Not only is the information of poorer quality prior to making the decisions the quality of feedback is poor. It becomes very difficult to understand the consequences of decisions when you have nothing to compare it to.

In a decentralized system the individual actors can see the results of decisions made by other actors and change accordingly. In a centralized system there is no other 'center' to compare it against. They could be making good decisions or they could possibly be not.

In the real-world the amount of unknown variables is so high that even decisions made with the best intentions, most rational approach, and most perfect knowledge possible can fail miserably. It wouldn't be the fault of the central planners, per say, but it will still be a negative outcome.

Also a decentralized system the consequences to negative decisions is dampened. Even if the bad decision was done out of perfect rationality there is enough irrational actors that somebody else will likely stumble across a superior decision and thus guide a more positive outcome. A bad decision by a individual actor will potentially be devastating to that actor, but the effects of that decision will be limited to that actor and those around him that may be negatively impacted.. it won't impact the entire group and his example will lead to better decision making in the near future.

With centralized planning the bad decisions affect the entire group and it can take much much longer for the bad decision to be recognized as bad and even longer to change. By that time you can fix the problem have the group adjusted to work around the bad decisions and undoing the bad will just create new issues.


> Also a decentralized system the consequences to negative decisions is dampened. Even if the bad decision was done out of perfect rationality there is enough irrational actors that somebody else will likely stumble across a superior decision and thus guide a more positive outcome.

Or, alternatively, it will be a race to the bottom until the housing market crashes.

> A bad decision by a individual actor will potentially be devastating to that actor, but the effects of that decision will be limited to that actor and those around him that may be negatively impacted

Unless that actor has nuclear weapons, poisons a water supply, destroys the source of some resource the rest of the world depends on...


> Or, alternatively, it will be a race to the bottom until the housing market crashes.

The housing market crash was due to central planning. Hardly a counter point.

> Unless that actor has nuclear weapons, poisons a water supply, destroys the source of some resource the rest of the world depends on...

Central planners are humans.

When comparing human systems of central vs decentralized management you have to understand that the central planners are just as prone to irrationality as individual actors.

Pointing out that individual choices can lead to bad outcomes does not mean that central planning choices will not lead to bad outcomes.

The problem is one of dealing with complex mulch-facteded world were historical information will very often lead to poor decision making in the face of change.

The lack of good information, lack of good feedback mechanisms, and inability to gain enough experience are all severely limiting to the chances of quality outcomes as a result of central planning.
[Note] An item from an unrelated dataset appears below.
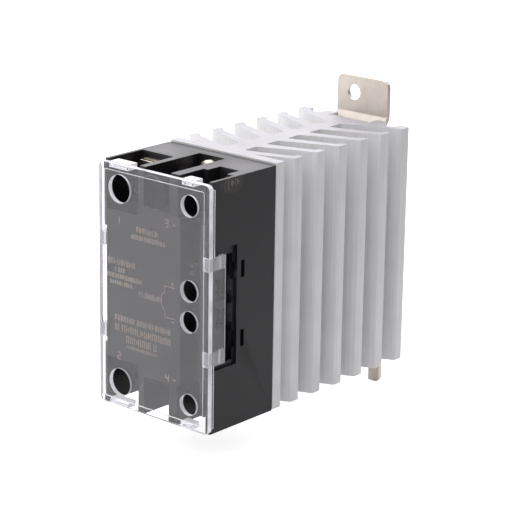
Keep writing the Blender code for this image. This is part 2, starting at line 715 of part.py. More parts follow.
def make_cover():
    plate_outline = rounded_rectangle(COVER_HALF_W, COVER_HALF_H, COVER_CORNER, CASE_Z)
    cover = prism("terminal_cover", plate_outline, (0.0, COVER_PLATE), "XZ", CLEAR_PLASTIC)
    face_outline = rounded_rectangle(COVER_HALF_W - COVER_RIM, COVER_HALF_H - COVER_RIM, 0.8, CASE_Z)
    cut(cover, prism("face_recess", face_outline, (-1.0, FACE_RECESS), "XZ", collection=CUTTERS))
    inner = COVER_HALF_W - COVER_WALL
    skirt_half = COVER_HALF_H - COVER_CORNER
    skirt_z = span(1, -skirt_half, skirt_half)
    wing_z = (in_case(CLIPS_Z[1][0]), in_case(CLIPS_Z[0][1]))
    rooted = COVER_PLATE - 0.5
    for hand, side in (("right", 1), ("left", -1)):
        wall_x = tuple(sorted((side * inner, side * COVER_HALF_W)))
        join(
            cover,
            box(f"skirt_{hand}", wall_x, (rooted, COVER_SKIRT), skirt_z),
            box(f"wing_{hand}", wall_x, (rooted + 0.1, WING_DEPTH), wing_z),
        )
        hook_x = tuple(sorted((side * (inner - 0.75), side * (inner + 0.2))))
        for number, z in enumerate(CLIPS_Z, start=1):
            z = tuple(in_case(value) for value in z)
            join(cover, box(f"hook_{hand}_{number}", hook_x, (WING_DEPTH - 1.8, WING_DEPTH - 0.05), z))
            window_x = (side * (inner - 2.0), side * (inner - 0.5))
            cut(cover, block(f"hook_window_{hand}_{number}", window_x, (-1, COVER_PLATE + 1), z))
    for side, place in ((1, "top"), (-1, "bottom")):
        for name, (tab_x, slot_x) in COVER_TABS.items():
            join(cover, box(f"tab_{name}_{place}", tab_x, (rooted, TAB_DEPTH), span(side, *TAB_Z)))
            cut(cover, block(f"slot_{name}_{place}", slot_x, (-1.0, SLOT_DEPTH), span(side, *SLOT_Z)))
        cut(
            cover,
            hole(f"load_hole_{place}", LOAD_X, (-1, 3), in_case(side * LOAD_Z), LOAD_HOLE, 40),
            hole(f"control_hole_{place}", CONTROL_X, (-1, 3), in_case(side * CONTROL_Z), SMALL_HOLE, 32),
            hole(f"alarm_hole_{place}", ALARM_X, (-1, 3), in_case(side * ALARM_Z), SMALL_HOLE, 32),
        )
    put_origin(cover, point(0, 0, CASE_Z))
    return cover


# ---------------------------------------------------------------- rear bracket and rail latch


def bracket_outline():
    """Outline of the bracket from behind: tab, wide plate on the heat sink's ribs, and the foot."""
    shoulder = BEND_LOW - 1.0
    right = [
        (TAB_HALF_W, FOOT_BOTTOM, 1.6),
        (TAB_HALF_W, -shoulder, 0),
        (PLATE_HALF_W, -shoulder + 1.0, 0.5),
        (PLATE_HALF_W, shoulder - 1.0, 0.5),
        (TAB_HALF_W, shoulder, 0),
        (TAB_HALF_W, TAB_TOP, 2.4),
    ]
    return right + [(-x, z, radius) for x, z, radius in reversed(right)]


def make_bracket():
    near, back = PLATE_FRONT, DEPTH
    seat, tab_front = near + SHEET, back - SHEET
    tight, wide = 1.0, 2.4
    side_view = [
        (near, -BEND_LOW, wide),
        (near, BEND_LOW, wide),
        (tab_front, BEND_HIGH, tight),
        (tab_front, TAB_TOP + 1),
        (back, TAB_TOP + 1),
        (back, BEND_HIGH - 0.6, wide),
        (seat, BEND_LOW - 0.6, tight),
        (seat, -BEND_LOW + 0.6, tight),
        (back, -BEND_HIGH + 0.6, wide),
        (back, FOOT_BOTTOM - 1),
        (tab_front, FOOT_BOTTOM - 1),
        (tab_front, -BEND_HIGH, tight),
    ]
    reach = PLATE_HALF_W + 1
    bracket = prism("rail_bracket", side_view, (-reach, reach), "DZ", STEEL)
    cutter_ends = (near - 1, back + 1)
    outline = prism("bracket_outline", bracket_outline(), cutter_ends, "XZ", collection=CUTTERS)
    cut(bracket, outline, operation="INTERSECT")

    foot_slot_top = -BEND_HIGH - 1.5
    foot_slot = [
        (-FOOT_INNER, FOOT_BOTTOM - 2),
        (FOOT_INNER, FOOT_BOTTOM - 2),
        (FOOT_INNER, foot_slot_top, 1.0),
        (-FOOT_INNER, foot_slot_top, 1.0),
    ]
    cut(bracket, prism("foot_slot", foot_slot, cutter_ends, "XZ", collection=CUTTERS))
    rail_top, rail_bottom = RAIL_Z + RAIL_HALF, RAIL_Z - RAIL_HALF
    hook_rear = back - 0.1
    neck_bottom = rail_bottom - GAP - LATCH_NECK
    latch_window = (neck_bottom - LATCH_TRAVEL - GAP, rail_bottom + 3.7)
    cut(bracket, block("latch_window", (-LATCH_HALF_W - 0.4, LATCH_HALF_W + 0.4), cutter_ends, latch_window))
    arm_z = (rail_top + 0.4, rail_top + 2.0)
    lip_z = (rail_top - 3.2, rail_top + 1.2)
    window_z = (lip_z[0] - 1.0, arm_z[0])
    for side, hand in ((1, "right"), (-1, "left")):
        hook_x = (side * 4.2, side * 9.8)
        window_x = (side * 4.0, side * 10.0)
        join(
            bracket,
            box(f"hook_arm_{hand}", hook_x, (seat - 0.8, hook_rear), arm_z),
            box(f"hook_lip_{hand}", hook_x, (hook_rear - HOOK_THICK, hook_rear), lip_z),
        )
        cut(bracket, block(f"hook_window_{hand}", window_x, (near - 1, seat + 0.1), window_z))
    x, z = TAB_HOLE
    cut(bracket, hole("tab_hole", x, cutter_ends, z, TAB_HOLE_DIA / 2, 32))
    for name, x, z in BRACKET_SCREWS:
        cut(bracket, hole(f"{name}_way", x, cutter_ends, z, SCREWS["bracket"][0] + 0.25, 20))
    for name, z in RIVETS:
        cut(bracket, hole(f"{name}_way", 0.0, cutter_ends, z, RIVET_RADIUS + 0.2, 20))
    return bracket


def turn_to_rear(screw):
    """Points a bracket screw's head to the rear: half a turn about the vertical through its origin."""
    bpy.context.view_layer.update()
    place = screw.matrix_world.translation.copy()
    half_turn = Matrix.Translation(place) @ Matrix.Rotation(math.pi, 4, "Z") @ Matrix.Translation(-place)
    screw.matrix_world = half_turn @ screw.matrix_world
    for modifier in screw.modifiers:
        if modifier.type == "BOOLEAN":
            modifier.object.matrix_world = half_turn @ modifier.object.matrix_world


def make_bracket_screws():
    for name, x, z in BRACKET_SCREWS:
        turn_to_rear(pan_screw(name, x, RAIL_SEAT + GAP, z, SCREWS["bracket"]))


def make_latch():
    """A sheet steel slide in the heat sink's rear channel, with a hook for the rail's lower edge."""
    near, seat = LATCH_FRONT, LATCH_FRONT + SHEET
    hook_rear = DEPTH - 0.1
    neck_top = RAIL_Z - RAIL_HALF - GAP
    tail = -47.5
    side_view = [
        (near, tail),
        (near, neck_top, 1.0),
        (hook_rear - HOOK_THICK, neck_top),
        (hook_rear - HOOK_THICK, neck_top + 3.4),
        (hook_rear, neck_top + 3.7),
        (hook_rear, neck_top - LATCH_NECK, 0.8),
        (seat, neck_top - LATCH_NECK),
        (seat, tail),
    ]
    latch = prism("rail_latch", side_view, (-LATCH_HALF_W, LATCH_HALF_W), "DZ", STEEL)
    slot_tops = (RIVETS[0][1] + SLOT_HALF_W + LATCH_TRAVEL, SPRING_TOP)
    for (name, z), slot_top in zip(RIVETS, slot_tops):
        slot_bottom = z - SLOT_HALF_W
        middle, half = (slot_top + slot_bottom) / 2, (slot_top - slot_bottom) / 2
        slot = rounded_rectangle(SLOT_HALF_W, half, SLOT_HALF_W - 0.01, middle)
        cut(latch, prism(f"{name}_slot", slot, (near - 1, seat + 1), "XZ", collection=CUTTERS))
    driver = rounded_rectangle(2.6, 0.8, 0.4, tail + 2.5)
    cut(latch, prism("driver_slot", driver, (near - 1, seat + 1), "XZ", collection=CUTTERS))
    put_origin(latch, point(0, near, neck_top))


def make_rivets():
    front_head = (LATCH_FRONT - 1.2, LATCH_FRONT - GAP)
    rear_head = (RAIL_SEAT + 0.2, RAIL_SEAT + 0.9)
    for name, z in RIVETS:
        shank = (front_head[0] + 0.3, rear_head[1] - 0.3)
        rivet = rod(name, 0.0, shank, z, RIVET_RADIUS, ZINC, segments=20)
        for place, ends in (("front", front_head), ("rear", rear_head)):
            join(rivet, rod(f"{name}_{place}_head", 0.0, ends, z, RIVET_HEAD, segments=24))


def make_spring():
    """A compression spring on the lower rivet's head, which lifts the latch by the top of its slot."""
    radius, wire, turns, steps = 1.25, 0.2, 4, 12
    low, high = RIVETS[1][1] + RIVET_HEAD + 0.25, SPRING_TOP - 0.6
    curve = bpy.data.curves.new("latch_spring", "CURVE")
    curve.dimensions = "3D"
    curve.bevel_depth = wire * MM
    curve.bevel_resolution = 2
    curve.use_fill_caps = True
    spline = curve.splines.new("POLY")
    spline.points.add(turns * steps)
    for i, spot in enumerate(spline.points):
        angle = 2 * math.pi * i / steps
        z = low + wire + (high - low - 2 * wire) * i / (turns * steps)
        place = point(radius * math.cos(angle), LATCH_FRONT + radius * math.sin(angle), z)
        spot.co = (*place, 1)
    add("latch_spring", curve, ZINC)


def main():
    clear_scene()
    make_heat_sink()
    make_case()
    make_power_stage()
    make_electronics()
    make_terminals()
    make_cover()
    make_bracket()
    make_bracket_screws()
    make_latch()
    make_rivets()
    make_spring()


main()
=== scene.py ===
"""Looks of the solid state relay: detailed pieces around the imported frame, and their materials.

Lengths are in metres, and MM turns millimetres into metres. X runs to the right of someone who
faces the terminals, Y rearwards from them, and Z up.
"""

import json
import math
import random
from collections import namedtuple

import bmesh
import bpy
from mathutils import Matrix, Vector


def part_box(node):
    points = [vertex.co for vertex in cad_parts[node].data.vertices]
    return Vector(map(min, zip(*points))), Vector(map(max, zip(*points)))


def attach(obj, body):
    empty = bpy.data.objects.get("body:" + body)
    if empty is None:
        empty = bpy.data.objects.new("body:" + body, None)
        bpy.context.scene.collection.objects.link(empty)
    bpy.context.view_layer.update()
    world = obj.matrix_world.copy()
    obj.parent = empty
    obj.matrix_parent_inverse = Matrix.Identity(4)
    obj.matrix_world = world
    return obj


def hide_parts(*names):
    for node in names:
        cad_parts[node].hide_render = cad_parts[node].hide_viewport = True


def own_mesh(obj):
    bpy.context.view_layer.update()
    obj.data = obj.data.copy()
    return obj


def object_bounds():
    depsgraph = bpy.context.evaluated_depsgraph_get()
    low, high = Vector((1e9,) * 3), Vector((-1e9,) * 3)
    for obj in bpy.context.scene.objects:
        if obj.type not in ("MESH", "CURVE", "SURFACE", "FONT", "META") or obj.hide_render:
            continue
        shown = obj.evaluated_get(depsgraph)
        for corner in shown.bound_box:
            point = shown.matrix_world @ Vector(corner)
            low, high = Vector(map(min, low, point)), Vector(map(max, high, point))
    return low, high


MM = 0.001

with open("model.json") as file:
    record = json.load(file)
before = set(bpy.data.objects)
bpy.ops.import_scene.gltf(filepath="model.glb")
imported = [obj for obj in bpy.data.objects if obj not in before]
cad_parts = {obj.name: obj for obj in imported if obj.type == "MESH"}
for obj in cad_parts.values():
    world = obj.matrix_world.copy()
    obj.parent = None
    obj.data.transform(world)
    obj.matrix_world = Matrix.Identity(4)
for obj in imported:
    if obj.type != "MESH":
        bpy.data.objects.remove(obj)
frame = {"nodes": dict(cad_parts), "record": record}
CAD_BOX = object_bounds()
BODY_OF = {
    node: body for body, nodes in frame["record"]["behaviour"]["bodies"].items() for node in nodes
}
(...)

>The housing market crash was due to central planning. Hardly a counter point.

Citation needed on how central planning led to MBS and CDS exploding.


Fannie Mae and Freddie Mac -> https://en.wikipedia.org/wiki/Federal_takeover_of_Fannie_Mae...
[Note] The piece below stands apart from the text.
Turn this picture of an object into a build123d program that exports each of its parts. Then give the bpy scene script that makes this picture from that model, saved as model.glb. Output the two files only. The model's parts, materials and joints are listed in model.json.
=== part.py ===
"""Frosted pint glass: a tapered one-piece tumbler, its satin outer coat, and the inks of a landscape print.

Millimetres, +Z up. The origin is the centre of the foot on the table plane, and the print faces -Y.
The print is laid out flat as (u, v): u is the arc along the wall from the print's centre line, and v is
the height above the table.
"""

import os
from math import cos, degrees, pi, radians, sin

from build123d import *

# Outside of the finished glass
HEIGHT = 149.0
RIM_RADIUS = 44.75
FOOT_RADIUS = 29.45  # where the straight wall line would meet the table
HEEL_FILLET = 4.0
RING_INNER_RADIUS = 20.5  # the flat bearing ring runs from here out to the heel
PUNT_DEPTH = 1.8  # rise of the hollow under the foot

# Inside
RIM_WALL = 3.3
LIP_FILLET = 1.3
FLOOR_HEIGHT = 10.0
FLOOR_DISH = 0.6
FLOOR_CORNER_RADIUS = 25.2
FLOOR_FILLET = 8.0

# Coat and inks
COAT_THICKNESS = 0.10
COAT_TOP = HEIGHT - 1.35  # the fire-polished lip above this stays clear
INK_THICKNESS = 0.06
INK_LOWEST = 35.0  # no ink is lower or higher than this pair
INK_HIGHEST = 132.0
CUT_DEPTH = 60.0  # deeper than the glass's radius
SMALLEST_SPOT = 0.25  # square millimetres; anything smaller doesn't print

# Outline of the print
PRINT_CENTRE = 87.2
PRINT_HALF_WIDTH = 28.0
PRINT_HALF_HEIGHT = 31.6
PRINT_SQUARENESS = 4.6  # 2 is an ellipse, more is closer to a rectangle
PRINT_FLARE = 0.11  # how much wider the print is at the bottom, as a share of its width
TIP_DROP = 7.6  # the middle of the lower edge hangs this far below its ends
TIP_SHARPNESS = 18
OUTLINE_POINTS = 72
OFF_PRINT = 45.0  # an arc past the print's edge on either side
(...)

Admittedly not the only factor but a huge contributor.


> centralization also results in severely less optimal results because the information and experience available to central planners is substantially less then information available to individual actors.
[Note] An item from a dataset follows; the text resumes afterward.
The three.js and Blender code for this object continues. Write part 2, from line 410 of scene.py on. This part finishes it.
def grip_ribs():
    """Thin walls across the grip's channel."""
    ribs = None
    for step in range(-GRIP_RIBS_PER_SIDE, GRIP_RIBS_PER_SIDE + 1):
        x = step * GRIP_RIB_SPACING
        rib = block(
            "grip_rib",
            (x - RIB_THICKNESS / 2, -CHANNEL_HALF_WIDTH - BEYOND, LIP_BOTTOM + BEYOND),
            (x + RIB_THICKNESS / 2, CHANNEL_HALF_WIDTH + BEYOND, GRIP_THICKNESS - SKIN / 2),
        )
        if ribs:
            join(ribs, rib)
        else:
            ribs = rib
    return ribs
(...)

This is a throwaway generalisation. A simple counter-example is pollution, where significant improvements come from centralised actions (watchdog agencies and regulation) because individuals either don't know or don't care about their contributions.


There isn't one thing you can say about centralisation that is going to usefully apply across the diverse cooperative situations people face.


flaws I described in central planning are pretty universal.

Nobody can say any one thing that will apply to all things all the time.


Your argument doesn't seem to apply to something like climate change. Of course it already pays off to be honest and reduce emissions, but there is a conflict between short-term profits and long-term goals. Unlike Torrent, in which a small number of good actors are sufficient for the health of the system, with climate change you need _most_ actors to be honest. Same goes for nuclear weapons.

I have yet to read or hear a convincing argument that decentralization is an effective solution to the climate change problem (and I work at a bitcoin company!). I'm open ears, though :)


It does NOT pay off to reduce emissions, in the short term or the long term.

A single factory will not suffer the consequences of global warming, and has an incentive to produce as many bad emmisions as possible, and make OTHER people pay for the consequences.

That's why it is a prisoners dilemma.


It pays off in a less tangible sense, that the people who run the factory will have a successful line of children.

> That's why it is a prisoners dilemma.

I disagree. In the prisoner's dilemma the prisoner chooses to defect despite it ultimately and predictably having a negative effect on himself personally.


Their graphic and dilemma are nonstandard and do not match, for anyone confused by the graphic. The normal formulation of the problem is:

- If A and B each betray ('snitch' in the article) the other, each of them serves 10 years in prison.

- If A betrays B but B remains silent, A will be set free and B will serve life in prison (and vice versa).

- If A and B both remain silent, both of them will only serve 1 year in prison (on the lesser charge).

In the article, the prisoners are given three choices: Silence, Betrayal, and Confession, which confuses the issue, and the graphic provides only Silence and Confession, which further produces confusion.

Perhaps the modern formulation is too indoctrinated with plea bargaining?


There is no third choice. They're using both 'confess' and 'snitch' as meaning 'telling the truth about what happened'. The description in the article may be confusing, but it does match the diagram and it's fundamentally the same as yours.


Thank you. I assumed my instinct was correct, but fell-back on the assumption that I am simply misunderstanding something.


For those of you thinking this is at all related to the recent de-privitization movenent in the US prison system, it is not. This is more of a breif history and overview.


Yeah, the "breakthrough" in the title was very misleading. It should be renamed to something like "the [early] history of the Prisoner's Dilemma".


Agreed. After reading the article and related comment threads, my perception is one that aligns with this view.


The prisoners dillema fails to take into account that both prisoners know each other, and one of the prisoners may not make a rational decision. Say there is prisoner a and b. Prisoner a is a drooling moron who will act again his self interest. Prisoner b knows this. Prisoner b will do the thing that will make him get out of jail for good. Essentially I'm not playing along with this "riddle" because its flawed in the first place because it fails to understand elementary consciousness.


A friend working with inmates says that they laugh at the idea of the prisoner dilemma. They say there is no dilemma: everybody knows that one must never confess or there will be consequences.

These are not occasional criminals but people for which crime is a career path, exactly the mobsters of the example in the article. They have rules to follow which affect all their professional life in the same way we have contracts with our customers.